In many ways, RJAM arrives at a moment when California is coming on strong in jazz education with an array of singular programs, from Jazz Studies at UCLA, a concentration within the undergraduate major in the Department of Ethnomusicology, to Berkeley’s California Jazz Conservatory, the first accredited stand-along program offering undergraduate degrees in jazz studies.
“What we’re seeing is the West Coast is becoming a focal point for jazz studies, with strong programs at USC and UC Irvine that are viable alternatives to people traveling back East,” said saxophonist Jason Hainsworth, RJAM’s assistant director. “As the new kid of the block, we’re trying to attract students. The Bay Area has something to offer and the focus of this program is unique.”

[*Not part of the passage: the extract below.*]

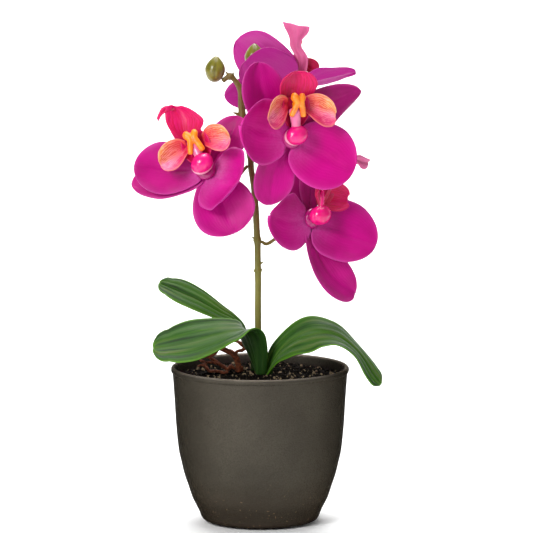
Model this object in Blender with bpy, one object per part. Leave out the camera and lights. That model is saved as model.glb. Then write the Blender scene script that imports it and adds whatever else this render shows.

One major obstacle to this vision is the crisis in student debt, a challenge that Rowe said he was addressing with Conservatory President David H. Stull by creating a healthy scholarship program. The health of the local jazz scene is also very much on Rowe’s mind. If the Bay Area has numerous opportunities for students now, Rowe and Hainsworth believe that RJAM can play a significant role in expanding opportunities for Bay Area players. While SFJAZZ provides a rich icing, “we haven’t got the cake,” Rowe said, lamenting the dearth of smaller venues where rising young players and veteran improvisers can share the same spaces, continuing the music’s oral transmission.
But it’s not just gigs that Rowe has in mind. He sees a thriving scene as fully integrated into the Bay Area cultural landscape, so that young musicians “have the opportunity to ply their craft in a community. I feel very strongly about the idea that jazz musicians need to get out and play blue collar working gigs, parties, weddings, Bar Mitzvahs. They need to learn the function of their music in the community. Our kids are already out gigging. In four years, we’ll be unleashing 60 to 75 young professionals onto the Bay Area scene, and their presence will be felt.”